Jason Ringenberg – A reckless country’s soul
“I do have bands every now and then. I pick up one here and there around the planet when I need it, especially in Europe, and enjoy that. But 95 percent of the time I play solo. I love the spontaneity of it. I take requests, and I can do whatever song I want to do, and play it with whatever feel I want. It can be a very audience-involved show.”
Anyone who’s had the pleasure of seeing Jason Ringenberg rock out solo and acoustic — jumping on the bar or crawling on the floor as the mood strikes, covering anything from the Ramones to Hank Williams — has seen just how loose the solo format allows this particularly uninhibited natural entertainer to be.
Translating that sense of surprise and spontaneity to disc has always been a challenge for anybody. What’s more, in this case, as the opening track “American Question” makes abundantly clear, Jason also wanted even avid fans to know that this time something quite different was cooking in the very sound of the record.

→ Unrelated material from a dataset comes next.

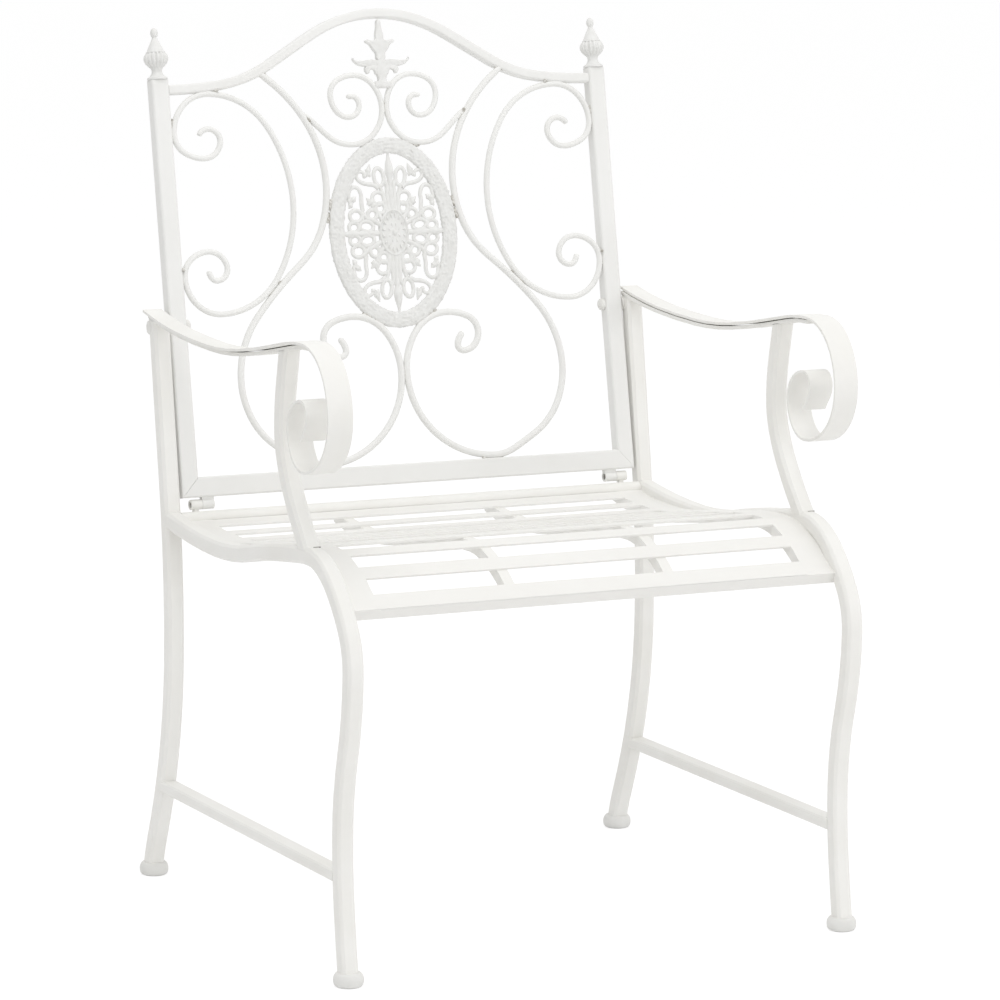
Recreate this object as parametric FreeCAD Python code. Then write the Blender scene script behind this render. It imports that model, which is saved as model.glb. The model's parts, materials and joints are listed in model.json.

In rhythm and tone, he arrives at a place on that opener about midway between an Outkast track and a Woody Guthrie-style country talking song. The musical layers, in fact, come not from Jason but from his collaborator Jim Roll, a rootsy but nevertheless often experimental singer-songwriter and instrumentalist with a handful of albums to his credit.
They met when Roll opened for Ringenberg at a Michigan show. “Jason stayed at my house,” Roll recalls, “and I just gave him a click-track beat, which he recited the “American Question” poem to. And he went home saying, “Can you make this the weirdest thing I’ve ever done?’
“The first version I did was with that same beat you hear, but with all banjo and fiddle. And he said, ‘No no no! That’s too conservative! I really want you to fuck this thing up!’…I think that he wanted to show — maybe even more to himself than to the listener — that this was serious and different, that there would be a little jolt to it.”
Roll’s unusual arrangement is married to a lyric Ringenberg is particularly proud of. It begins, “We can bomb most any land, then send their kids to Disneyland, give them a Big Mac and a prayer — then forget that they are there.”
The encounter with Roll also led to the appearance of one of the most moving tracks on Empire Builders, a cover of Roll’s epic song “Eddie Rode The Orphan Train” (from Roll’s 2002 disc Inhabiting The Ball). It’s the true story of a Midwest orphan sent off on a train full of them, in search of families who’ll take them in. The hard and too-long loveless life that followed — and the hope that Eddie brought into manhood and fatherhood nonetheless — are the stuff of Roll’s poignant and pointed story.
Ringenberg says he was blown away by its power when he heard Roll perform it live, and also saw connection to the themes of Empire Builders which made it a natural for inclusion. Like the many cuts written by Ringenberg, “Eddie” is a song about large dreams for life in this country, harsher realities that ensued, and hope that remains for doing better in any case.
Ringenberg’s version, which dramatically repeats the title line as something approximating an orchestra rises behind him, focuses us on the moment when little Eddie, riding that train, looks out the window over the vast American space and possibility, in all innocence — but we know what will happen to him, because the harsher side of the tale has been told. It’s a very powerful musical moment, comparable to the moment when little Vito Corleone looks up at the Statue of Liberty coming into New York Harbor in The Godfather, Part 2 — and we know, already, what was to become of him.
The power of the track, along with many other effective musical touches on the record, calls attention to producer and multi-instrumentalist George Bradfute, who has worked on all of Ringenberg’s solo records. “Quite frankly, George is more responsible for the way my records sound than I am,” Ringenberg says. “He’s a Nashville genius.”
Ringenberg’s desire to incorporate the likes of those orchestral sounds on “Eddie” led to a lot of opportunities for input from his producer. “‘Eddie’ started out kind of simple,” says Bradfute, “and we built on it. Jason was trying to figure out what key to do it in, and I said since he sounded good in both, maybe we could start out in one and switch. I knew that was a great little transition there, because the drummer liked it! And since the verse and the chorus are mirror images of each other, in the chords, forward and back, that leant itself to the orchestral thing. And the ‘orchestra’ is really just me and Fats Kaplin playing fiddles and cellos.”
Other tracks got equally intensive attention. “We worked on that ‘Rebel Flag’ song a whole lot,” Bradfute says. “At first we did a kind of stately rebel/Waylon Jennings sort of version of it, and then decided to take that up a notch or three. It took us a long time to figure out what to do with a couple of these songs. We probably worked on this record more than all the others we did together; we spent more time on it, put in more effort, thought, and ideas. We tried several different approaches on some of these songs; it was experimental, and with some of them, we really achieved something by going in a different sort of direction.”